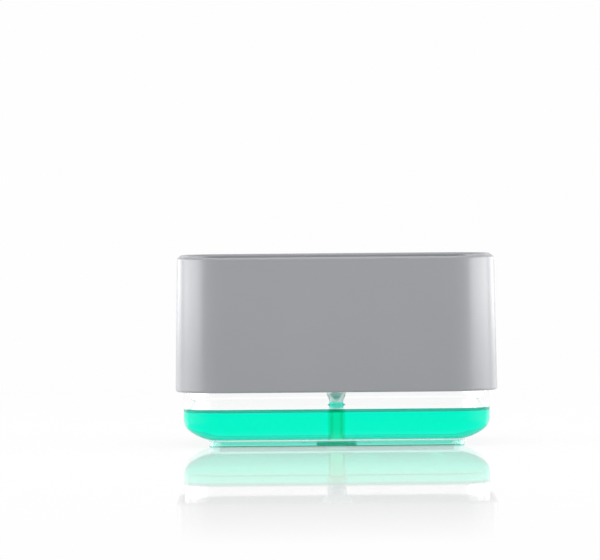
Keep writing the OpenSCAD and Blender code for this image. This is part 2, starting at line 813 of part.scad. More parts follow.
// Drain slots between the ribs, in a front and a back row
module plate_slots() {
    end_y = plate_half_y - rib_margin;
    for (index = [-rib_pairs : rib_pairs - 1]) {
        x = (index + 0.5) * rib_pitch;
        pad_reach = (pad_d + slot_w) / 2;
        start_y = abs(x) < pad_reach
            ? max(slot_break / 2, sqrt(pad_reach * pad_reach - x * x)) : slot_break / 2;
        translate([x, 0, plate_seat - overrun])
            linear_extrude(height = plate_t + 2 * overrun) {
                stadium(slot_w, start_y, end_y);
                stadium(slot_w, -end_y, -start_y);
            }
    }
}

// Socket round the head, a rib along each axis and two more across the plate's arms
module plate_underside() {
    socket_r = head_d / 2 + socket_gap;
    arm_x = half_x + plate_r - skirt_t / 2 - socket_r;
    arm_y = half_y + plate_r - skirt_t / 2 - socket_r;
    low_z = plate_seat - under_h;
    ring(socket_r + under_t, socket_r, plate_seat - socket_h, socket_h + plate_t / 2);
    for (turn = [0, 180]) {
        rotate([0, 0, turn]) translate([socket_r + under_t / 2, -under_t / 2, low_z])
            cube([arm_x - under_t / 2, under_t, under_h + plate_t / 2]);
        rotate([0, 0, turn + 90]) translate([socket_r + under_t / 2, -under_t / 2, low_z])
            cube([arm_y - under_t / 2, under_t, under_h + plate_t / 2]);
    }
    for (side = [-1, 1])
        translate([side * (rib_pairs - 2) * rib_pitch - under_t / 2, skirt_t / 2 - plate_half_y, low_z])
            cube([under_t, 2 * plate_half_y - skirt_t, under_h + plate_t / 2]);
}

module press_plate() {
    color([0.66, 0.67, 0.69]) difference() {
        union() {
            carry_round() plate_section();
            fill_middle(plate_seat, plate_t);
            plate_ribs();
            plate_underside();
        }
        plate_slots();
        translate([0, 0, plate_seat - overrun])
            cylinder(h = plate_t + 2 * overrun, r = outlet_d / 2 + outlet_gap);
    }
}

tank();
soap();
tank_seal();
housing();
pump_gasket();
pump_cylinder();
guide_collar();
stem_wiper();
screw_collar();
dip_tube();
ball_cage();
inlet_ball();
return_spring();
piston();
piston_rod();
pump_stem();
outlet_ball();
pump_head();
outlet_valve();
press_plate();
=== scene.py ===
import math

import bmesh
import bpy
from mathutils import Matrix, Vector


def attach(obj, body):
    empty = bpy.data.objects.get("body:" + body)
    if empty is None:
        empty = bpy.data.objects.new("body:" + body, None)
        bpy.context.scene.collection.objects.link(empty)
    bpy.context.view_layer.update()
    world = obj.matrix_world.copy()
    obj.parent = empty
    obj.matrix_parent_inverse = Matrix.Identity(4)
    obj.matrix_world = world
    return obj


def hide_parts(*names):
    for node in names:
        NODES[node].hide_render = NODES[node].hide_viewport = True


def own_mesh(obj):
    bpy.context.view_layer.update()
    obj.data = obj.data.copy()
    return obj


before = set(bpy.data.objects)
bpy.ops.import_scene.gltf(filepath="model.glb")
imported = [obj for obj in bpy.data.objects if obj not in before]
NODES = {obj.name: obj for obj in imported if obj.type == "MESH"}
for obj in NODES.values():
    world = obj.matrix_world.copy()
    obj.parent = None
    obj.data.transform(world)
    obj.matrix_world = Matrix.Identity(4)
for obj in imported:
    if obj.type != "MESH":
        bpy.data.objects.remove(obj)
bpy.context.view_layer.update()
scene = bpy.context.scene

# Sizes here are in millimetres, as in the source, and meshes are made in metres
MM = 0.001

# Housing
HOUSING_WIDTH = 146
HOUSING_DEPTH = 98
CORNER_RADIUS = 22
RIM_Z = 86
EDGE_Z = 25
LEAN = 1.1
HOUSING_WALL = 2.4
HOUSING_ROUNDING = 0.35
DECK_Z = 45
DECK_THICKNESS = 2.2
DECK_FILLET = 3
LOCATE_HEIGHT = 4
LOCATE_THICKNESS = 1.4
LOCATE_GAP = 0.35
NECK_RADIUS = 12.6
NECK_WALL = 2.2
NECK_TOP = 54
NECK_FILLET = 0.5

# Tank and soap
TANK_GAP = 0.9
TANK_WALL = 1.4
TANK_ROUNDING = 0.4
CURVE_WIDTH = 16
CURVE_HEIGHT = 10
CURVE_SIDE_RADIUS = 7
FOOT_HEIGHT = 2.6
FOOT_THICKNESS = 1.6
FOOT_INSET = 11.4
SUMP_RADIUS = 9.3
SUMP_RISE = 0.5
SEAL_THICKNESS = 1
SOAP_Z = 17
CLIMB_RADIUS = 1.3
CLIMB = 0.3
SOAP_OVERLAP = 0.4
TUBE_RADIUS = 3.8
TUBE_CLIMB = 0.3
# Between these levels the pump's ring is full of soap
FILLED_LOW_Z = 15
FILLED_TOP_Z = 18

HALF_X = HOUSING_WIDTH / 2 - CORNER_RADIUS
HALF_Y = HOUSING_DEPTH / 2 - CORNER_RADIUS
DECK_UNDER = DECK_Z - DECK_THICKNESS
TANK_RIM_Z = DECK_UNDER - SEAL_THICKNESS
LEAN_ANGLE = math.atan(LEAN / (RIM_Z - EDGE_Z))


def inside_x(depth, z):
    """Distance out from the corner centres of a face some depth inside the housing's side."""
    return CORNER_RADIUS - depth / math.cos(LEAN_ANGLE) - math.tan(LEAN_ANGLE) * (z - EDGE_Z)


TANK_RADIUS = inside_x(HOUSING_WALL, TANK_RIM_Z) - TANK_GAP
FOOT_RADIUS = TANK_RADIUS - FOOT_INSET

# Samples round the plan: per corner, along a long side and along a short side
CORNER_STEPS = 20
LONG_STEPS = 16
SHORT_STEPS = 8
# Steps of the arcs in the profiles
ARC_STEPS = 8
ROUNDING_STEPS = 3
NECK_FILLET_STEPS = 4
RIM_STEPS = 12
CURVE_FLOOR_STEPS = 10
CURVE_SIDE_STEPS = 14
# Steps from ring to ring over a flat face, fewer in the tank and the soap than in the housing
FLAT_STEPS = 5
HOUSING_FLAT_STEPS = 6
# Radius of the smallest ring in the middle of a flat face, which a cap closes
CAP_RADIUS = 0.5
# Edges that turn by more than this many degrees aren't shaded smoothly
SHARP_ANGLE = 35


def arc(x, z, radius, start, end, steps=ARC_STEPS):
    """Points of an arc in a profile, from one angle to another in degrees."""
    angles = [math.radians(start + (end - start) * i / steps) for i in range(steps + 1)]
    return [(x + radius * math.cos(a), z + radius * math.sin(a)) for a in angles]


def rounding(x, z, radius, start, end):
    """Points of the small arc of a rounded edge."""
    return arc(x, z, radius, start, end, ROUNDING_STEPS)


def plan_samples():
    """Corner centre and outward direction of each sample round the rounded plan."""
    samples = []
    corners = [(HALF_X, HALF_Y), (-HALF_X, HALF_Y), (-HALF_X, -HALF_Y), (HALF_X, -HALF_Y)]
    for index, (x, y) in enumerate(corners):
        start = 90 * index
        for step in range(CORNER_STEPS + 1):
            angle = math.radians(start + 90 * step / CORNER_STEPS)
            samples.append((x, y, math.cos(angle), math.sin(angle)))
        next_x, next_y = corners[(index + 1) % len(corners)]
        steps = LONG_STEPS if index % 2 == 0 else SHORT_STEPS
        angle = math.radians(start + 90)
        for step in range(1, steps):
            share = step / steps
            side_x, side_y = x + (next_x - x) * share, y + (next_y - y) * share
            samples.append((side_x, side_y, math.cos(angle), math.sin(angle)))
    return samples


SAMPLES = plan_samples()


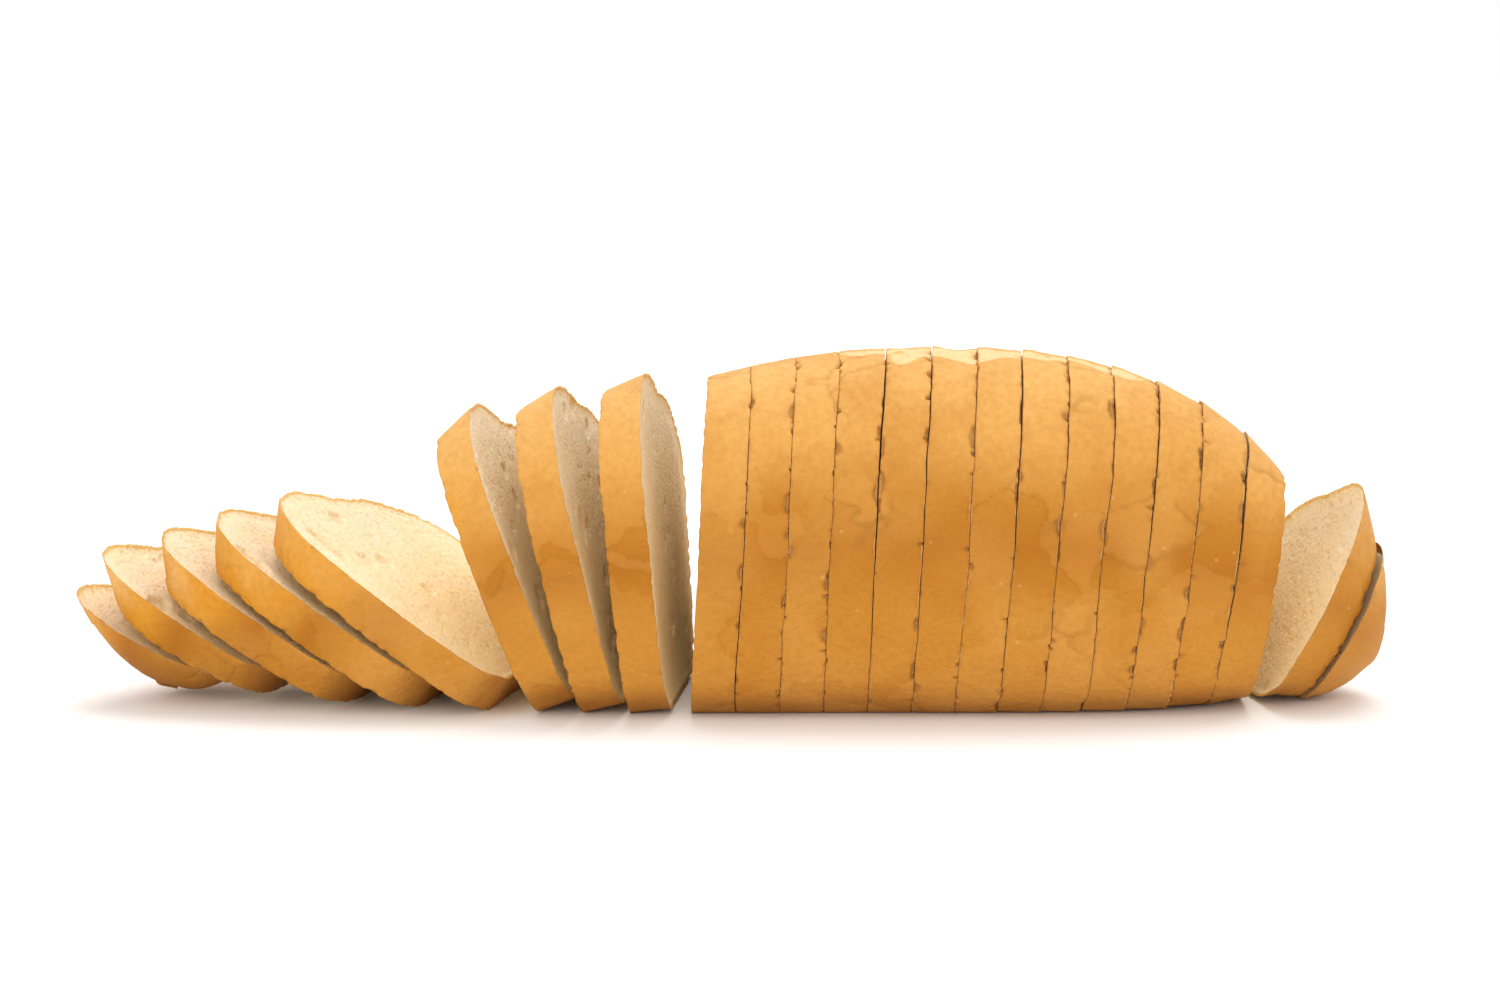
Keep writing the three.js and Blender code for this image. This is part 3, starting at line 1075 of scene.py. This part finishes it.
colour = mix_colour(tree, between(tree, broad, 0.35, 0.7), CREAM, WARM_CREAM)
# Painted glow: the crumb low in the loaf is painted brighter and warmer, standing in for light shining through
# the bread.
colour = tint(tree, colour, below(tree, mark_value(tree, "rise"), 0.35, 0.9), 0.6, LOW_CRUMB_GLOW)
colour = tint(tree, colour, between(tree, fine, 0.45, 0.75), 0.35, SPONGY_CRUMB)
# Painted shade in the bubbles: the deeper the hollow, the darker the crumb.
colour = tint(tree, colour, between(tree, mark_value(tree, "hollow"), 0.1, 1.0), 0.42, BUBBLE_SHADE)
# Painted shade in the pores: small dark spots where the holes are too small for the mesh.
colour = tint(tree, colour, pores, 0.16, PORE_SHADE)
colour = tint(tree, colour, small_pores, 0.08, PORE_SHADE)
from_rim = less(tree, mark_value(tree, "from_rim"), fine, 1.1)
colour = tint(tree, colour, below(tree, from_rim, 0.6, 5.0), 0.45, DENSE_CRUMB)
colour = tint(tree, colour, below(tree, from_rim, -0.1, 0.9), 0.85, CRUST_EDGE)
link(tree, colour, surface.inputs["Base Color"])

height = less(tree, less(tree, fine, pores, 0.8), small_pores, 0.4)
add_bump(tree, surface, height, 0.3 * MM)
print("material", crumb.name, len(tree.nodes), "nodes")

# %% Give the pieces their finishes
for bread in loaf:
    bread.data.materials.append(crust)
    bread.data.materials.append(crumb)
print("finishes:", [material.name for material in loaf[0].data.materials])

# %% [markdown]
# ## The table
#
# The table is plain and white, far wider than the view, with the faintest unevenness so that it isn't one
# flat colour. It is a stage and not part of the loaf.

# %% Table
TABLE_REACH = 40.0
TABLE_WHITE, TABLE_WHITER = (0.90, 0.90, 0.89), (0.92, 0.92, 0.92)

table_top = bpy.data.meshes.new("table")
corners = [(-TABLE_REACH, -TABLE_REACH, 0), (TABLE_REACH, -TABLE_REACH, 0)]
corners += [(TABLE_REACH, TABLE_REACH, 0), (-TABLE_REACH, TABLE_REACH, 0)]
table_top.from_pydata(corners, [], [(0, 1, 2, 3)])
table = bpy.data.objects.new("table", table_top)
scene.collection.objects.link(table)
white, tree, surface, place = new_bread("white_table", 0.8)
mottled = placed(tree, mottling, place, Broad=3.0, Fine=60.0)
colour = mix_colour(tree, mottled.outputs["Broad"], TABLE_WHITE, TABLE_WHITER)
link(tree, colour, surface.inputs["Base Color"])
table_top.materials.append(white)
print("table", 2 * TABLE_REACH, "m wide")
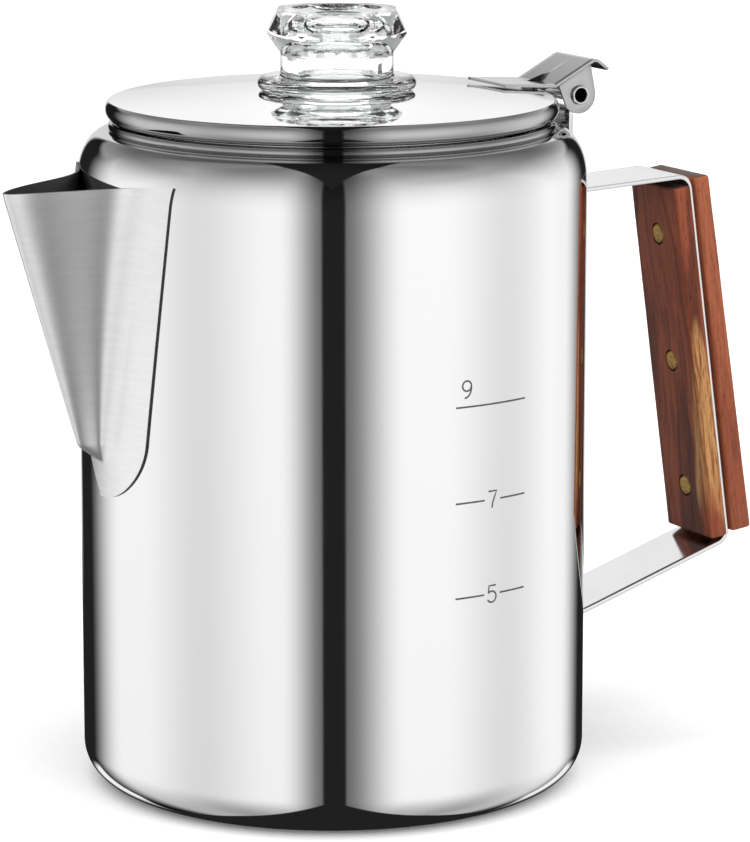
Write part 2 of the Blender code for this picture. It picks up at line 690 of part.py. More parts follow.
def make_grip(band):
    """Two wooden scales on the band's sloping leg, and the three brass pins through them."""
    top = Vector(BAND_TOP_CORNER)
    low = Vector(BAND_LOW_CORNER)
    middle = (top + low) / 2
    at = (middle.x, 0, middle.y)
    frame = add_empty("grip_frame", at, math.asin((top.x - low.x) / (top - low).length))
    face = BAND_SHEET / 2 + GAP
    half = SCALE_INNER_WIDTH / 2
    inner = block("grip_scale_inner", (-face - SCALE_INNER_THICK, -half, SCALE_INNER_ENDS[0]),
                  (-face, half, SCALE_INNER_ENDS[1]), frame, at)
    half = SCALE_OUTER_WIDTH / 2
    outer = block("grip_scale_outer", (face, -half, SCALE_OUTER_ENDS[0]),
                  (face + SCALE_OUTER_THICK[0], half, SCALE_OUTER_ENDS[1]), frame, at)
    for vertex in outer.data.vertices:
        if vertex.co.x > face + MM and vertex.co.z > 0:
            vertex.co.x = face + SCALE_OUTER_THICK[1]
    heights = [GRIP_PIN_MIDDLE + GRIP_PIN_PITCH * k for k in (1, 0, -1)]
    for scale, colour in ((inner, ROSEWOOD), (outer, REDWOOD)):
        bevel(scale, SCALE_EDGE)
        paint(scale, colour, 0.45, metallic=0.0)
    for piece, name in ((inner, "inner_drills"), (outer, "outer_drills"), (band, "band_drills")):
        drills = rods(name, [(0, 0, height) for height in heights], GRIP_PIN + GAP,
                      DRILL_LENGTH, (1, 0, 0), 20, frame, at)
        combine(piece, drills, "DIFFERENCE")
    start = -face - SCALE_INNER_THICK - GRIP_PIN_PROUD
    low, high = SCALE_OUTER_ENDS
    taper = (SCALE_OUTER_THICK[1] - SCALE_OUTER_THICK[0]) / (high - low)
    for height, name in zip(heights, ("grip_pin_top", "grip_pin_middle", "grip_pin_bottom")):
        thick = SCALE_OUTER_THICK[0] + taper * (height - low)
        end = face + thick + GRIP_PIN_PROUD
        rod = rods(name, [((start + end) / 2, 0, height)], GRIP_PIN, end - start,
                   (1, 0, 0), 24, frame, at)
        paint(rod, BRASS, 0.35)


# ---------------------------------------------------------------- pump and basket

def make_pump(pump_axis):
    """Stem tube in a bell foot, with the collar that carries the basket and a valve seat."""
    tube = [(STEM_BORE, STEM_TOP), (STEM_RADIUS, STEM_TOP),
            (STEM_RADIUS, STEM_BOTTOM), (STEM_BORE, STEM_BOTTOM)]
    stem = turned("stem_tube", tube, True, SMALL_STEPS, pump_axis)
    bore = STEM_RADIUS + GAP
    ring = [(bore, COLLAR_Z + COLLAR_HEIGHT), (COLLAR_RADIUS, COLLAR_Z + COLLAR_HEIGHT),
            (COLLAR_RADIUS, COLLAR_Z), (bore, COLLAR_Z)]
    collar = turned("stem_collar", ring, True, SMALL_STEPS, pump_axis)
    throat = bore + FOOT_SHEET
    bell = [(throat, FOOT_THROAT_TOP), (throat, FOOT_THROAT_LOW)]
    flare = (FOOT_RADIUS - FOOT_SHEET, FOOT_THROAT_LOW + 2 * FOOT_SHEET)
    bell += arc(flare, (flare[0] - throat, flare[1] - FOOT_SKIRT_TOP), 185, 268, 6)
    bell += [(FOOT_RADIUS, FOOT_Z)]
    foot = turned("pump_foot", sheet_ring(bell, FOOT_SHEET), True, SMALL_STEPS, pump_axis)
    notches = rods("foot_notches", [(0, 0, FOOT_Z)], FOOT_NOTCH, 3 * FOOT_RADIUS,
                   (1, 1, 0), 16, pump_axis)
    combine(foot, notches, "DIFFERENCE")
    plate = [(SEAT_BORE, SEAT_Z), (SEAT_RADIUS, SEAT_Z),
             (SEAT_RADIUS, SEAT_Z - FOOT_SHEET), (SEAT_BORE, SEAT_Z - FOOT_SHEET)]
    seat = turned("valve_seat", plate, True, SMALL_STEPS, pump_axis)
    for piece in (stem, collar, foot, seat):
        paint(piece, SATIN, 0.25)
        smooth(piece)


def make_washer(washer_axis):
    """Loose disc that opens and shuts the pump's inlet."""
    low = SEAT_Z + GAP
    disc = [(0.0, low + WASHER_THICK), (WASHER_RADIUS, low + WASHER_THICK),
            (WASHER_RADIUS, low), (0.0, low)]
    washer = turned("pump_washer", disc, False, SMALL_STEPS, washer_axis)
    paint(washer, STEEL, 0.3)
    smooth(washer)


def ring_points(rings, height):
    """Hole centres on rings: pairs of ring radius and hole count."""
    centres = []
    for radius, count in rings:
        for k in range(count):
            angle = 2 * math.pi * k / count
            centres.append((radius * math.cos(angle), radius * math.sin(angle), height))
    return centres


def make_basket(basket_axis):
    """Coffee basket with a pierced floor, and the sleeve that slides on the stem."""
    hole = SLEEVE_RADIUS + GAP
    path = [(BASKET_LIP, BASKET_TOP), (BASKET_RADIUS, BASKET_TOP),
            (BASKET_RADIUS, BASKET_FLOOR), (hole, BASKET_FLOOR)]
    cup_section = sheet_ring(fillet(path, BASKET_BENDS, 2), BASKET_SHEET)
    cup = turned("basket_cup", cup_section, True, BASKET_STEPS, basket_axis)
    drills = rods("basket_drills", ring_points(BASKET_RINGS, BASKET_FLOOR), SIEVE_HOLE,
                  4 * SIEVE_HOLE, (0, 0, 1), 6, basket_axis)
    combine(cup, drills, "DIFFERENCE")
    bore = SLEEVE_BORE
    low = COLLAR_Z + COLLAR_HEIGHT + GAP
    tube = [(bore, SLEEVE_TOP), (SLEEVE_RADIUS, SLEEVE_TOP), (SLEEVE_RADIUS, BASKET_FLOOR - GAP),
            (SLEEVE_FLANGE, BASKET_FLOOR - GAP), (SLEEVE_FLANGE, low), (bore, low)]
    sleeve = turned("basket_sleeve", tube, True, SMALL_STEPS, basket_axis)
    for piece in (cup, sleeve):
        paint(piece, SATIN, 0.25)
        smooth(piece)


def make_spreader(spreader_axis):
    """Pierced plate that covers the basket and spreads the water over the coffee."""
    path = [(SLEEVE_RADIUS, SPREADER_TOP + SPREADER_RISE), (SPREADER_CONE, SPREADER_TOP),
            (SPREADER_RADIUS, SPREADER_TOP), (SPREADER_RADIUS, SPREADER_TOP - SPREADER_RIM)]
    section = sheet_ring(fillet(path, SPREADER_BENDS, 2), BASKET_SHEET)
    plate = turned("spreader_plate", section, True, BASKET_STEPS, spreader_axis)
    drills = rods("spreader_drills", ring_points(SPREADER_RINGS, SPREADER_Z), SIEVE_HOLE,
                  4 * SIEVE_HOLE, (0, 0, 1), 6, spreader_axis)
    combine(plate, drills, "DIFFERENCE")
    paint(plate, SATIN, 0.25)
    smooth(plate)


def main():
    pin = (PIN_X, 0, PIN_Z)
    lid_axis = add_empty("lid_axis", pin)
    knob_axis = add_empty("knob_axis", (0, 0, 0))
    pump_axis = add_empty("pump_axis", (0, 0, 0))
    make_pot()
    make_spout()
    make_upright()
    make_hinge_pin(pin)
    make_lid(lid_axis)
    make_skirt(lid_axis)
    make_lever(lid_axis, pin)
    make_knob(knob_axis)
    make_grip(make_band())
    make_pump(pump_axis)
    make_washer(add_empty("washer_axis", (0, 0, 0)))
    make_basket(add_empty("basket_axis", (0, 0, 0)))
    make_spreader(add_empty("spreader_axis", (0, 0, 0)))


clear_scene()
PIECES = new_collection("coffee_percolator")
CUTTERS = new_collection("cutters")
main()
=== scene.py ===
"""Looks of the stovetop coffee percolator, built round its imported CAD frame. Metres, +Z up.

The pot's axis is the Z axis, the spout points along -X and the handle along +X.
Angles round the pot named `bearing` are degrees to the right of the side that faces the camera.
"""

import math

import bmesh
import bpy
from mathutils import Matrix, Vector, noise


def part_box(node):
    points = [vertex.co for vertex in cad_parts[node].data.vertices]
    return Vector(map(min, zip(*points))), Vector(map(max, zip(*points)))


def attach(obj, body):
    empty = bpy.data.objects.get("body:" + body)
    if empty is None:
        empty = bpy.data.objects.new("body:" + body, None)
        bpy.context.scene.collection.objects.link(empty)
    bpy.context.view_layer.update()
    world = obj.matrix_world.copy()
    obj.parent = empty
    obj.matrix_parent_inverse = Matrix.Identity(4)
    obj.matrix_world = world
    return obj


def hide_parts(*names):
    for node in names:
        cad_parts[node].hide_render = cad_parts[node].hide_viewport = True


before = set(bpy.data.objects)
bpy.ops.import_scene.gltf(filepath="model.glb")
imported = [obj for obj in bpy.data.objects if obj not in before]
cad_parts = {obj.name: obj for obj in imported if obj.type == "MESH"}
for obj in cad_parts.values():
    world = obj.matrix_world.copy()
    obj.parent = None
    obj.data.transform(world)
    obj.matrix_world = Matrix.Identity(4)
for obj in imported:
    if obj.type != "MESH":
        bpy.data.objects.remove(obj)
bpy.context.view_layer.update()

MM = 0.001
RING_STEPS = 192                    # facets round a large shell
SMALL_STEPS = 64                    # facets round a tube or a rivet
CONTACT = 0.05 * MM                 # gap left where two pieces touch

# Camera, seen from the spout's right-hand side
CAMERA_PLACE = (-0.5117, -0.9624, 0.3145)
CAMERA_DOWN = 11.43                 # degrees below the horizon
CAMERA_BEARING = 28.0               # degrees between the camera's side and the -Y axis
CAMERA_AIM = 0.58                   # degrees the camera looks to the right of the pot's axis
CAMERA_LENS = 181.6                 # on a 36 mm sensor
FRONT = math.radians(-90 - CAMERA_BEARING)          # polar angle of the side that faces the camera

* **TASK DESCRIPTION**
Quote the data above from the line containing "clear_scene()" to the line containing "points = [vertex.co", inclusive, and stop.

* **THE COMPLETED TASK**
clear_scene()
PIECES = new_collection("coffee_percolator")
CUTTERS = new_collection("cutters")
main()
=== scene.py ===
"""Looks of the stovetop coffee percolator, built round its imported CAD frame. Metres, +Z up.

The pot's axis is the Z axis, the spout points along -X and the handle along +X.
Angles round the pot named `bearing` are degrees to the right of the side that faces the camera.
"""

import math

import bmesh
import bpy
from mathutils import Matrix, Vector, noise


def part_box(node):
    points = [vertex.co for vertex in cad_parts[node].data.vertices]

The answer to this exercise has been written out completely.